Noncontrolling interests principally represent preferred stock of consolidated subsidiaries. During 2006, the Company’s primary banking subsidiary formed USB Realty Corp., a real estate investment trust, for the purpose of issuing 5,000 shares of Fixed-to-Floating Rate Exchangeable Non-cumulative Perpetual Series A Preferred Stock with a liquidation preference of $100,000 per share (“Series A Preferred Securities”) to third party investors, and investing the proceeds in certain assets, consisting predominately of mortgage-backed securities from the Company. Dividends on the Series A Preferred Securities, if declared, will accrue and be payable quarterly, in arrears, at a rate per annum of 6.091 percent from December 22, 2006 to, but excluding, January 15, 2012. After January 15, 2012, the rate will be equal to three-month LIBOR plus 1.147 percent. If USB Realty Corp. has not declared a dividend on the Series A Preferred Securities before the dividend payment date for any dividend period, such dividend shall not be cumulative and shall cease to accrue and be payable, and USB Realty Corp. will have no obligation to pay dividends accrued for such dividend period, whether or not dividends on the Series A Preferred Securities are declared for any future dividend period.

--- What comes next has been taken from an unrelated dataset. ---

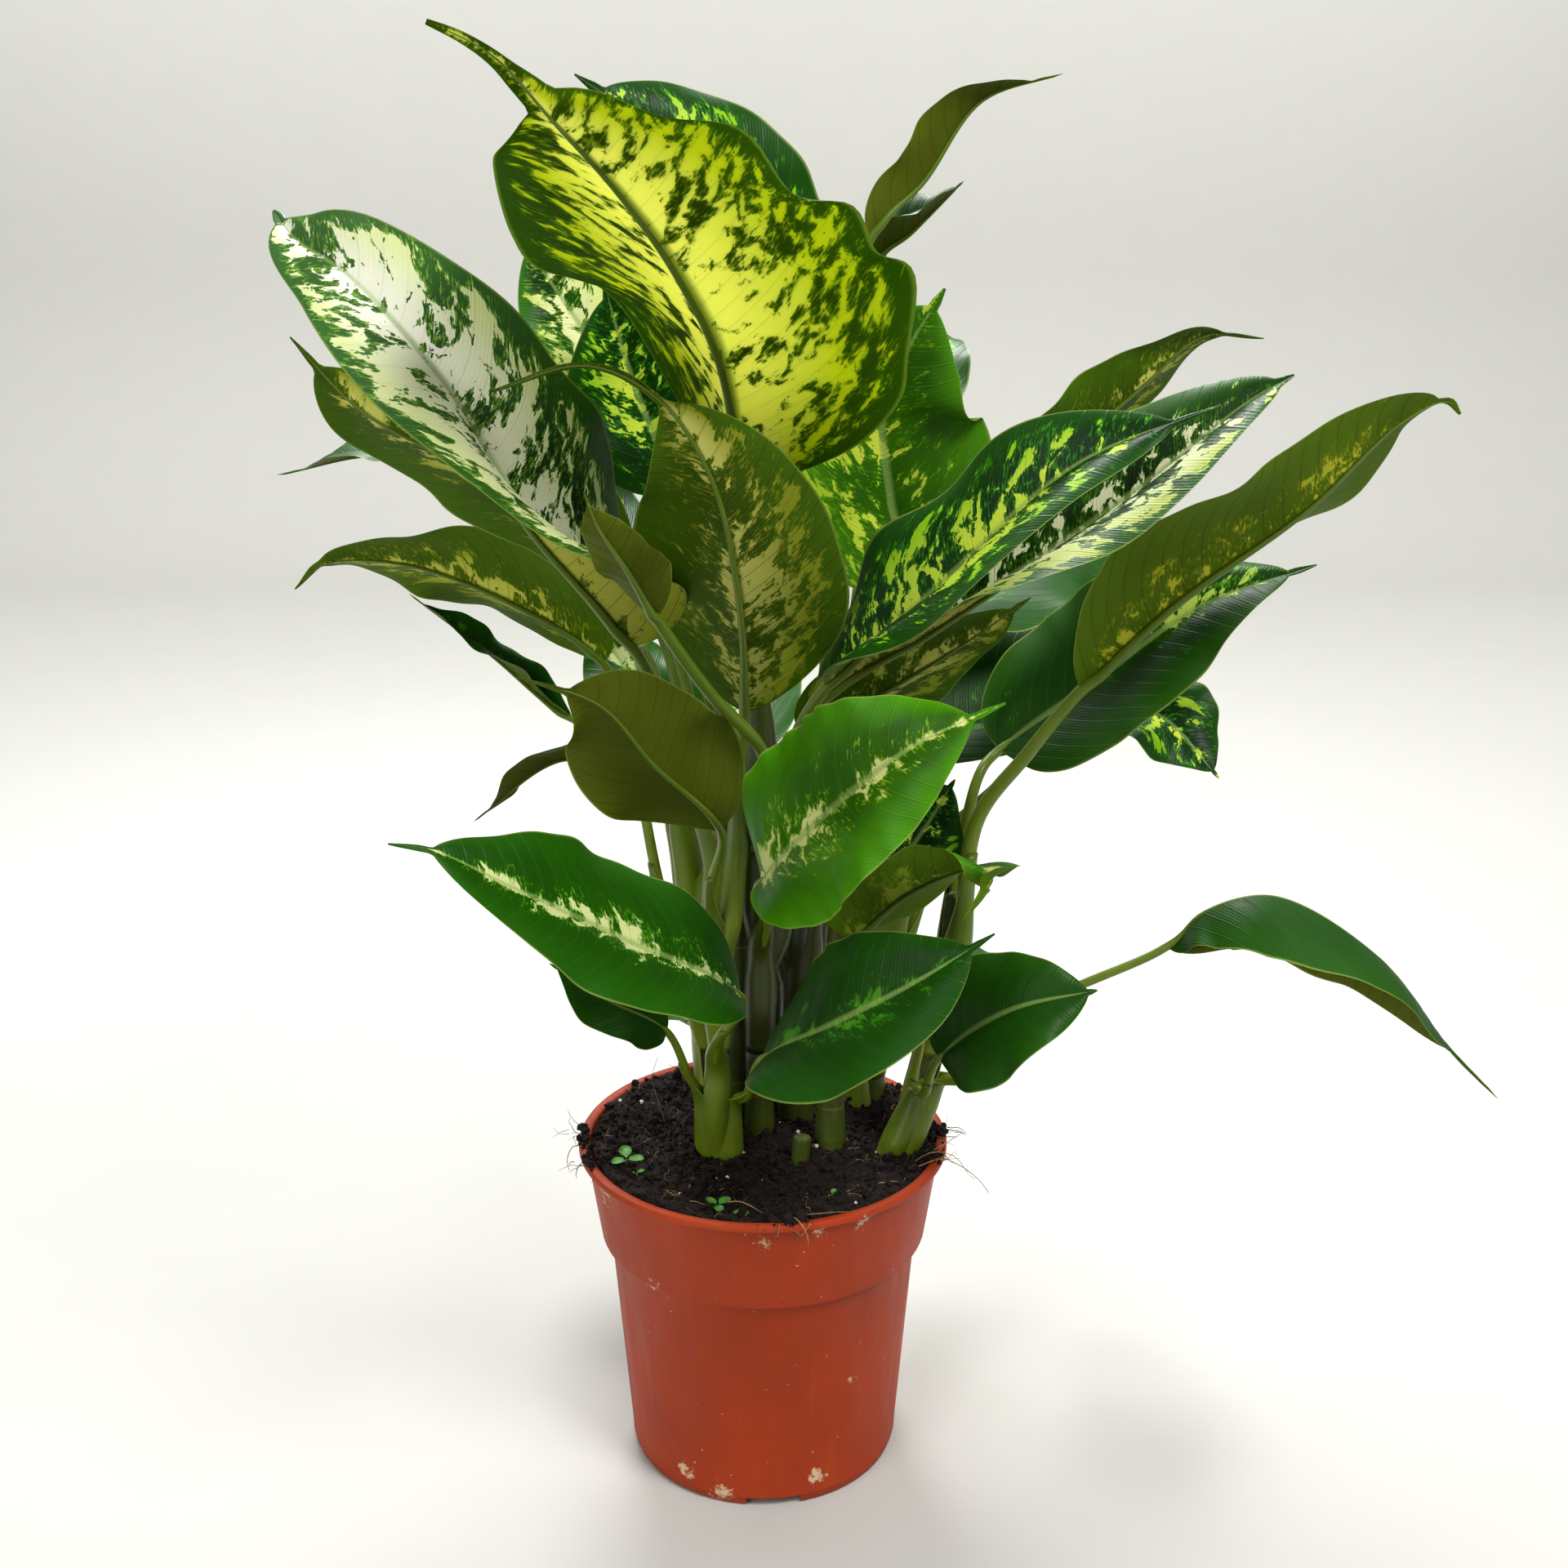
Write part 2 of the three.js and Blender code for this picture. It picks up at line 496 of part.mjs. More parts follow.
// The stub of an old shoot, cut off flat just above the soil
function makeStub(clear) {
  const [x, y] = STUB_PLACE;
  const curve = curveThrough([
    [x, y, SHOOT_ROOT - clear],
    [x, y + 1, SOIL_LEVEL],
    [x + 1, y + 2, SOIL_LEVEL + STUB_HEIGHT],
  ]);
  return tubeSolid(curve, () => STUB_RADIUS + clear, STUB_STEPS);
}

// The share of a curve's length at which it passes one of its own points
function shareOfPoint(curve, pointIndex) {
  const lengths = curve.getLengths(CURVE_SAMPLES);
  const sample = Math.round((pointIndex / (curve.points.length - 1)) * CURVE_SAMPLES);
  return lengths[sample] / lengths[CURVE_SAMPLES];
}

// How wide a blade is at a share of its length, as a share of its widest: a full body, then a drawn-out tip
function bladeWidth(share, { whip, fullness }) {
  const body = Math.sin(Math.PI * Math.min(1, share / (1 - whip)) ** fullness) ** EDGE_FULLNESS;
  const drawn = TIP_WIDTH + (WHIP_WIDTH * (1 - share)) / whip;
  return Math.max(body, Math.min(drawn, WHIP_WIDTH));
}

// The line of a leaf from its seat beside the shoot through its stalk and its blade to the tip
function leafLine(leaf) {
  const side = THREE.MathUtils.degToRad(leaf.side);
  const outward = new THREE.Vector3(Math.cos(side), Math.sin(side), 0);
  const seat = (rise, clear) => {
    const { place, radius } = shootAt(SHOOTS[leaf.shoot], leaf.height + rise);
    return place.addScaledVector(outward, radius + leaf.thick + clear).toArray();
  };
  const stalk = [seat(0, GAP), seat(SHEATH_LENGTH / 2, 2 * GAP), seat(SHEATH_LENGTH, 4 * GAP), ...leaf.stalk];
  const line = curveThrough([...stalk, ...leaf.midrib]);
  return { line, base: shareOfPoint(line, stalk.length) };
}

// A leaf: a round stalk that flattens into a waved blade, one closed sheet whose two faces are split alike
function makeLeaf(name) {
  const leaf = LEAVES[name];
  const { line, base } = leafLine(leaf);
  const face = new THREE.Vector3(...leaf.face).normalize();
  const phase = name.length + leaf.width;
  const points = { [1]: [], [-1]: [] };
  for (let row = 0; row <= STALK_ROWS + BLADE_ROWS; row += 1) {
    const along = Math.max(0, row - STALK_ROWS) / BLADE_ROWS;
    const share = row <= STALK_ROWS ? (base * row) / STALK_ROWS : base + (1 - base) * along;
    const tangent = line.getTangentAt(share);
    const twist = THREE.MathUtils.degToRad(leaf.twist * (along - 0.5));
    const foldShare = THREE.MathUtils.lerp(FOLD_AT_BASE, FOLD_AT_TIP, along);
    const fold = THREE.MathUtils.degToRad(leaf.fold * foldShare);
    const sideways = tangent.clone().cross(face.clone().applyAxisAngle(tangent, twist)).normalize();
    const upward = sideways.clone().cross(tangent);
    for (let column = 0; column <= COLUMNS; column += 1) {
      const across = (2 * column) / COLUMNS - 1;
      for (const layer of [1, -1]) {
        const point = line.getPointAt(share);
        if (row <= STALK_ROWS) {
          const radius = leaf.thick * (1 - (STALK_TAPER * row) / STALK_ROWS);
          const angle = (Math.PI / 2) * (1 - (across * COLUMNS) / (COLUMNS + 1));
          point.addScaledVector(sideways, radius * Math.cos(angle));
          point.addScaledVector(upward, layer * radius * Math.sin(angle));
        } else {
          const reach = (leaf.width / 2) * bladeWidth(along, leaf) * across;
          const swing = Math.sin(2 * Math.PI * WAVES_ALONG * along + phase + across);
          const ripple = swing * Math.sin(Math.PI * along);
          const rib = across === 0 && layer < 0 ? RIB_HEIGHT * (1 - along) : 0;
          const skin = (layer * BLADE_THICKNESS) / 2 - rib;
          const lean = Math.sign(across) * fold;
          point.addScaledVector(sideways, reach * Math.cos(fold) - skin * Math.sin(lean));
          point.addScaledVector(upward, Math.abs(reach) * Math.sin(fold) + skin * Math.cos(lean));
          point.addScaledVector(upward, leaf.wave * across ** 2 * ripple);
        }
        points[layer].push(...point);
      }
    }
  }
  return sheetSolid(points[1], points[-1]);
}

// Two like grids of points as the upper and lower face of one solid, joined round their border
function sheetSolid(upper, lower) {
  const rows = STALK_ROWS + BLADE_ROWS;
  const grid = new THREE.PlaneGeometry(1, 1, COLUMNS, rows);
  const count = grid.attributes.position.count;
  const corners = grid.index.array;
  const triangles = [];
  for (let corner = 0; corner < corners.length; corner += 3) {
    const [a, b, c] = corners.slice(corner, corner + 3);
    triangles.push(a, c, b, count + a, count + b, count + c);
  }
  const at = (row, column) => row * (COLUMNS + 1) + column;
  const border = [];
  for (let column = 0; column < COLUMNS; column += 1) border.push(at(0, column));
  for (let row = 0; row < rows; row += 1) border.push(at(row, COLUMNS));
  for (let column = COLUMNS; column > 0; column -= 1) border.push(at(rows, column));
  for (let row = rows; row > 0; row -= 1) border.push(at(row, 0));
  border.forEach((here, index) => {
    const next = border[(index + 1) % border.length];
    triangles.push(next, here, count + here, next, count + here, count + next);
  });
  const geometry = new THREE.BufferGeometry();
  geometry.setAttribute('position', new THREE.Float32BufferAttribute([...upper, ...lower], 3));
  geometry.setIndex(triangles);
  return solidOf(geometry);
}

// The soil: a filling of the pot with a lumpy top and a plain hole for each shoot
function makeSoil(bores) {
  const clear = WALL + GAP;
  const rise = (SOIL_LEVEL - STEP_HEIGHT) / COLLAR_HEIGHT;
  const topRadius = THREE.MathUtils.lerp(COLLAR_FOOT_RADIUS, COLLAR_TOP_RADIUS, rise) - clear - GAP;
  const profile = [
    [0, CAVITY_FLOOR + GAP],
    [BASE_RADIUS - clear, CAVITY_FLOOR + GAP],
    [BODY_TOP_RADIUS - clear, STEP_HEIGHT - WALL],
    [COLLAR_FOOT_RADIUS - clear, STEP_HEIGHT + WALL],
  ];
  for (let ring = SOIL_RINGS; ring >= 0; ring -= 1) {
    profile.push([(topRadius * ring) / SOIL_RINGS, SOIL_LEVEL]);
  }
  const geometry = latheAboutZ(profile, SOIL_SIDES);
  const position = geometry.attributes.position;
  for (let index = 0; index < position.count; index += 1) {
    if (position.getZ(index) < SOIL_LEVEL - GAP) continue;
    const x = position.getX(index) / SOIL_LUMP_LENGTH;
    const y = position.getY(index) / SOIL_LUMP_LENGTH;
    const lump = Math.sin(x) * Math.cos(y) + Math.sin(x / 2 + y) / 2;
    const radius = SOIL_LUMP_LENGTH * Math.hypot(x, y);
    const bank = THREE.MathUtils.smoothstep(radius, SOIL_BANK_FOOT, topRadius);
    position.setZ(index, SOIL_LEVEL + SOIL_BANK_HEIGHT * bank + SOIL_LUMP_HEIGHT * lump);
  }
  return bores.reduce((soil, bore) => soil.subtract(bore), solidOf(geometry));
}

function namedMesh(name, solid, skin) {
  const mesh = new THREE.Mesh(geometryOf(solid), skin);
  mesh.name = name;
  return mesh;
}

const plant = new THREE.Group();
const bores = [makeStub(GAP)];
for (const [name, shoot] of Object.entries(SHOOTS)) {
  plant.add(namedMesh(`shoot_${name}`, makeShoot(shoot, 0), shootSkin));
  bores.push(makeShoot(shoot, GAP));
}
for (const name of Object.keys(LEAVES)) plant.add(namedMesh(`leaf_${name}`, makeLeaf(name), leafSkin));
plant.add(namedMesh('stub', makeStub(0), shootSkin));
plant.add(namedMesh('pot', makePot(), terracottaPlastic));
plant.add(namedMesh('soil', makeSoil(bores), peat));

export default plant;
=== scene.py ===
"""The looks of a potted dieffenbachia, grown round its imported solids.

Lengths in the tables are millimetres and are turned to metres where they are used. +Z is up, the
viewer stands at -Y, and the origin is the middle of the pot's underside.
"""

import math
import random
from bisect import bisect_left

import bmesh
import bpy
from bpy.props import FloatProperty, FloatVectorProperty, IntProperty, PointerProperty
from mathutils import Euler, Matrix, Vector, noise


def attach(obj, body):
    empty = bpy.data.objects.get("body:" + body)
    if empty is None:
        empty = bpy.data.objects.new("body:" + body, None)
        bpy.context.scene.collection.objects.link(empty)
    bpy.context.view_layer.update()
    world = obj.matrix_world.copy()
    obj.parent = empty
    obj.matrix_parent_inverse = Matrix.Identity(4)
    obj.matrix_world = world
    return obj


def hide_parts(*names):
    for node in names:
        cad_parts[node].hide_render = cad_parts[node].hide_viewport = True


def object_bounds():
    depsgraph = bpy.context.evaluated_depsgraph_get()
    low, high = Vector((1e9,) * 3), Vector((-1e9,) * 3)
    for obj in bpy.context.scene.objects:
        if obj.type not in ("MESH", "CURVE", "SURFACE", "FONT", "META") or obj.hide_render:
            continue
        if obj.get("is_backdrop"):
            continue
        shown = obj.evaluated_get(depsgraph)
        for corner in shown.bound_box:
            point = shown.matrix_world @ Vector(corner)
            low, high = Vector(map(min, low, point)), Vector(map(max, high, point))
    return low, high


bl_info = {
    "name": "Potted Dieffenbachia",
    "version": (1, 0, 0),
    "blender": (4, 5, 0),
    "location": "3D View > Sidebar > Plant",
    "description": "Makes a potted dieffenbachia: pot, peat, shoots, splashed leaves and a studio",
    "category": "Add Mesh",
}

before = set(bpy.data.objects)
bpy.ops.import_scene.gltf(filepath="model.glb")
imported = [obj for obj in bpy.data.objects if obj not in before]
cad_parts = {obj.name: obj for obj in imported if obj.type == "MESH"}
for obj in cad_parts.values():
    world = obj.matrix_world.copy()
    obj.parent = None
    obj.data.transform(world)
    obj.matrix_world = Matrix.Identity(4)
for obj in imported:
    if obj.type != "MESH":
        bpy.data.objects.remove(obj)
CAD_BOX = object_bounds()

MM = 0.001
CLEAR = 0.3 * MM


def srgb(code):
    """A colour written as RRGGBB, as linear red, green, blue and alpha."""
    channels = [int(code[i:i + 2], 16) / 255 for i in (0, 2, 4)]
    return (*(c / 12.92 if c <= 0.04045 else ((c + 0.055) / 1.055) ** 2.4 for c in channels), 1.0)


# Shoots: points of each one's middle line, from its root in the soil, and its radius at foot and top
SHOOTS = {
    "front_left": ([(-20, -4, 120), (-20, -2, 200), (-13, 0, 296)], 5.8, 3.8),
    "centre": ([(-2, 14, 120), (-1, 15, 200), (2, 14, 345)], 7.5, 5),
    "centre_left": ([(-13, 27, 120), (-12, 29, 200), (-10, 31, 300)], 7, 5.5),
    "centre_back": ([(16, 34, 120), (16, 36, 200), (20, 38, 315)], 9.5, 5.5),
    "centre_right": ([(31, -3, 120), (32, 4, 210), (36, 10, 280)], 8, 4.5),
    "right": ([(50, -10, 120), (60, -9, 150), (76, -2, 195), (83, 4, 235), (86, 7, 272)], 8.5, 3.5),
    "back_left": ([(-26, 36, 120), (-26, 37, 200), (-33, 38, 295)], 7, 5),
    "back_right": ([(49, 39, 120), (54, 44, 200), (62, 52, 305)], 9, 5),
    "back": ([(4, 58, 120), (4, 62, 200), (-7, 70, 300)], 9, 5.5),
}
STUB = [(17, -14, 120), (17, -13, 148), (18, -12, 160)]
STUB_RADIUS = 4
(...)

The Series A Preferred Securities will be redeemable, in whole or in part, at the option of USB Realty Corp. on the dividend payment date occurring in January 2012 and each fifth anniversary thereafter, or in whole but not in part, at the option of USB Realty Corp. on any dividend date before or after January 2012 that is not a five-year date. Any redemption will be subject to the approval of the Office of the Comptroller of the Currency.